Erik Adams of The A.V. Club gave the episode an "A" grade and wrote, "'Amber Waves' is a promising start to The Americans penultimate season, and I'm not just saying that because the very first soundtrack cue of season five is Devo's 'fascist clown' anthem "That's Good." After four years of slow-burning suspense, the show still knows how to pull a fascinating fast one on us — even using some of those slow-burn techniques to accomplish it."

Alan Sepinwall of Uproxx wrote, "In time, of course, we'll see that this is just another temporary cover, and that they're still mainly living in the house in Falls Church with Paige and a now power forward-sized Henry. But opening the season like this is a clever way for Fields and Weisberg to deke to the left of that blatantly fake cliffhanger they set up last year." Anthony Breznican of Entertainment Weekly wrote, "This FX series has always been a heavy one, but now it's carrying an extra burden: the ongoing revelations about how Russian operatives may have compromised a U.S. candidate for president. But we're skipping ahead to maybe season 35 of The Americans."
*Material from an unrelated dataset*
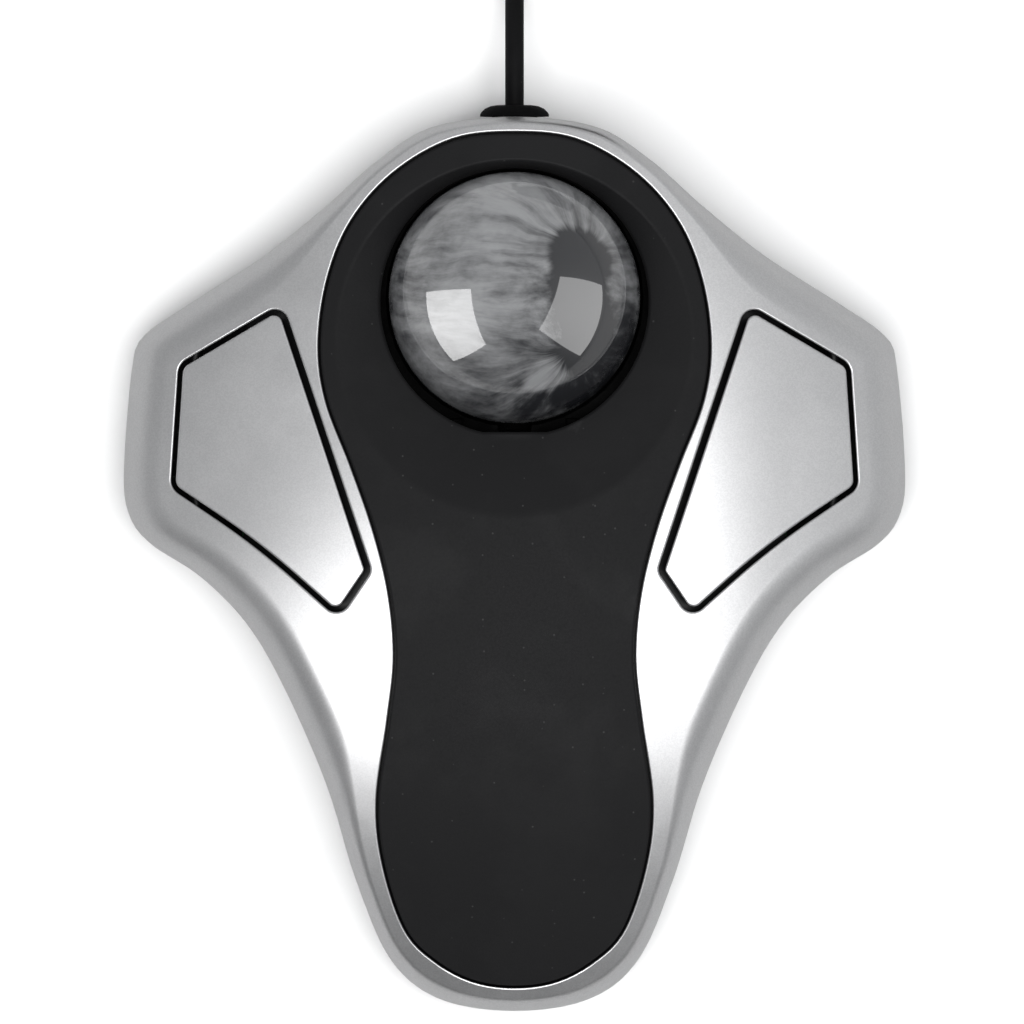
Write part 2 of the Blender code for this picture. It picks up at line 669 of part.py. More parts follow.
def base():
    """Lower half: a floor with a lip, screw wells, and posts for the cup and the main board."""
    wells = base_screw_places()
    loose = WELL_WALL / 2
    holes = [circle((0, BALL_Y), PUSH_HOLE_RADIUS, 32)]
    holes += [circle(spot, WELL_RADIUS + loose, 16) for spot in wells.values()]
    low_edge = offset(OUTLINE, -FLANGE_INSET - BASE_BREAK)
    floor_edge = offset(OUTLINE, -WALL - GAP - LIP)
    lip_edge = offset(OUTLINE, -WALL - GAP)
    flange = offset(OUTLINE, -FLANGE_INSET)
    rim = [lift(floor_edge, BASE_Z + LIP_HEIGHT), lift(lip_edge, BASE_Z + LIP_HEIGHT),
           lift(lip_edge, BASE_Z + FLANGE), lift(flange, BASE_Z + FLANGE),
           lift(flange, BASE_Z + BASE_BREAK)]
    body = skin_solid("base", [floor_edge] + holes, lambda p: np.full(len(p), FLOOR_Z),
                      [low_edge] + holes, lambda p: np.full(len(p), BASE_Z),
                      [rim] + [[] for _ in holes], DARK, spacing=0.024)
    added = []
    for label, spot in wells.items():
        roof = BASE_Z + WELL_DEPTH
        low = BASE_Z + BASE_BREAK
        profile = [(WELL_RADIUS + WELL_WALL, WELL_TOP), (WELL_RADIUS + WELL_WALL, low),
                   (WELL_RADIUS, low), (WELL_RADIUS, roof), (PILOT_RADIUS, roof),
                   (PILOT_RADIUS, WELL_TOP)]
        added.append(turned(f"well_{label}", profile, (*spot, 0), steps=16))
    for label, spot in board_screw_places().items():
        added.append(post(f"board_post_{label}", spot, BASE_Z + FLOOR / 2, BOARD_Z - GAP,
                          BOARD_POST_DEPTH))
    for side, sign in (("right", 1), ("left", -1)):
        added.append(post(f"cup_post_{side}", (sign * EAR_X, BALL_Y), BASE_Z + FLOOR / 2,
                          EAR_Z - GAP, CUP_POST_DEPTH))
    combine(body, "UNION", added)


def feet():
    spots = {"rear": at(REAR_FOOT)}
    for side, sign in (("right", 1), ("left", -1)):
        spots[f"front_{side}"] = (sign * at(FRONT_FOOT)[0], at(FRONT_FOOT)[1])
        spots[f"{side}_wing"] = (sign * at(WING_FOOT)[0], at(WING_FOOT)[1])
    for label, (x, y) in spots.items():
        turn = 0 if label == "rear" else math.pi / 2
        radius = FOOT_SIZE[1] / 2 - 0.0001
        corners = [((sx * FOOT_SIZE[0] / 2, sy * FOOT_SIZE[1] / 2), radius)
                   for sx, sy in ((1, 1), (1, -1), (-1, -1), (-1, 1))]
        pad = plate(f"{label}_foot", [rounded(corners, 5)], 0, FOOT_SIZE[2], RUBBER)
        pad.location.x, pad.location.y = x, y
        pad.rotation_euler.z = turn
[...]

Mike Hale of The New York Times wrote, "The stars were mostly supporting players for a week. The groundwork was laid for the Morozov mission, but virtually nothing was revealed about its details." Scott Tobias of Vulture gave the episode a 4 star rating out of 5 and wrote, "No other show cares so little about hand-holding new viewers until they've caught up — or even about long-time viewers who may have forgotten a few details in the interim between seasons. That's by no means a criticism, but even as The Americans has finally gotten the Emmys attention it was long denied, it hasn't altered its trajectory a hair."

Ben Travers of IndieWire gave the episode an "A" grade and wrote, "the Season 5 premiere of The Americans delivered everything we've come to love about the show: smart surprises, honest conversation, and quite a few lingering questions." Ed Gonzalez of Slant Magazine wrote, "Most shows' season-premiere episodes are flagrant acts of inelegant bookkeeping — a means of, say, tying up the previous season's loose ends and introducing new characters and plotlines. But The Americans isn't like most shows, unafraid of throwing wrenches in seemingly well-laid plans and, here, folding the theme of food into the narrative in peculiar, ruminative ways — which is to say, without making it sound like a talking point."
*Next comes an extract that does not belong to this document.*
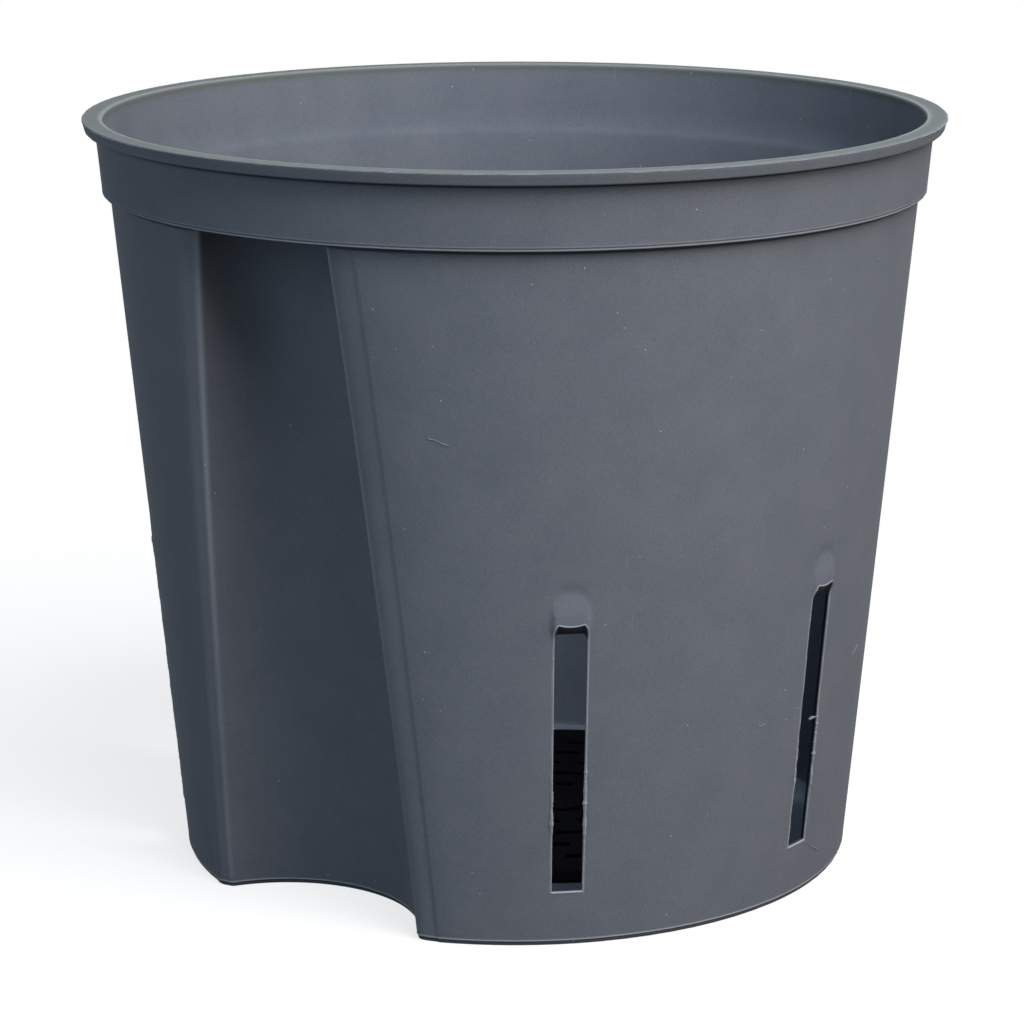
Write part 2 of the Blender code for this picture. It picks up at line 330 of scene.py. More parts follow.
pot = {"height": 190.0, "baseRadius": 86.1, "draft": 5.16, "wall": 1.3, "floor": 1.6,
       "shelf": 170.8, "collarFoot": 171.3, "collarStep": 1.9, "neck": 186.3,
       "rimOverhang": 2.6, "rimFlare": 0.7, "rimWidth": 5.2,
       "opening": 56.0, "openingOffset": 18.5, "panels": 5}
channel = {"depth": 24.2, "atBase": 34.2, "atTop": 19.2, "lipEdge": 0.8,
           "rollAtBase": 11.0, "rollAtTop": 16.0, "lipTurn": 24.0,
           "steps": 22, "edgeSteps": 6, "rollSteps": 14,
           # the band on each lip's roll: how proud it stands, where it begins and ends
           "leftBand": {"proud": 0.42, "begins": (0, 0.4), "ends": (0.55, 1)},
           "rightBand": {"proud": -0.30, "begins": (0, 0.75), "ends": (0.78, 1)}}
slot = {"sill": 13.77, "top": 82.33, "halfAtSill": 3.98, "halfAtTop": 4.22, "spacing": 45.0,
        "corner": (1.4, 3.0), "dip": 0.5, "dipDepth": 1.4, "dipHalf": 3.1,
        "innerSill": 13.9, "innerTop": 79.7, "innerHalf": 4.3,
        "bevel": 0.36, "innerBevel": 0.22, "innerInset": 0.15, "edgeWitness": 0.85,
        "bendsFrom": 10, "bendsTo": 99, "bendReach": 1.3}          # how the grid bends to it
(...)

Alec Bojalad of Den of Geek gave the episode a 4 star rating out of 5 and wrote, "If 'Amber Waves' has a flaw its that a bold beginning and superb ending detract from the plot moving that comes in-between. Still, its continued dedication to characterd and the introduction of a perfect season-long theme suggests that we're in for another great season of The Americans. Ho-hum. Planets turn. Dogs bark. The sky is blue. Russians steal elections. The Americans churns out good TV." Matt Brennan of Paste gave the episode an 8.5 out of 10 and wrote, "Consider whether the recitation of patriotic propaganda is merely a cover for a country's crimes. And then ask yourself, as The Americans asks: Is this what I want to be fighting for?"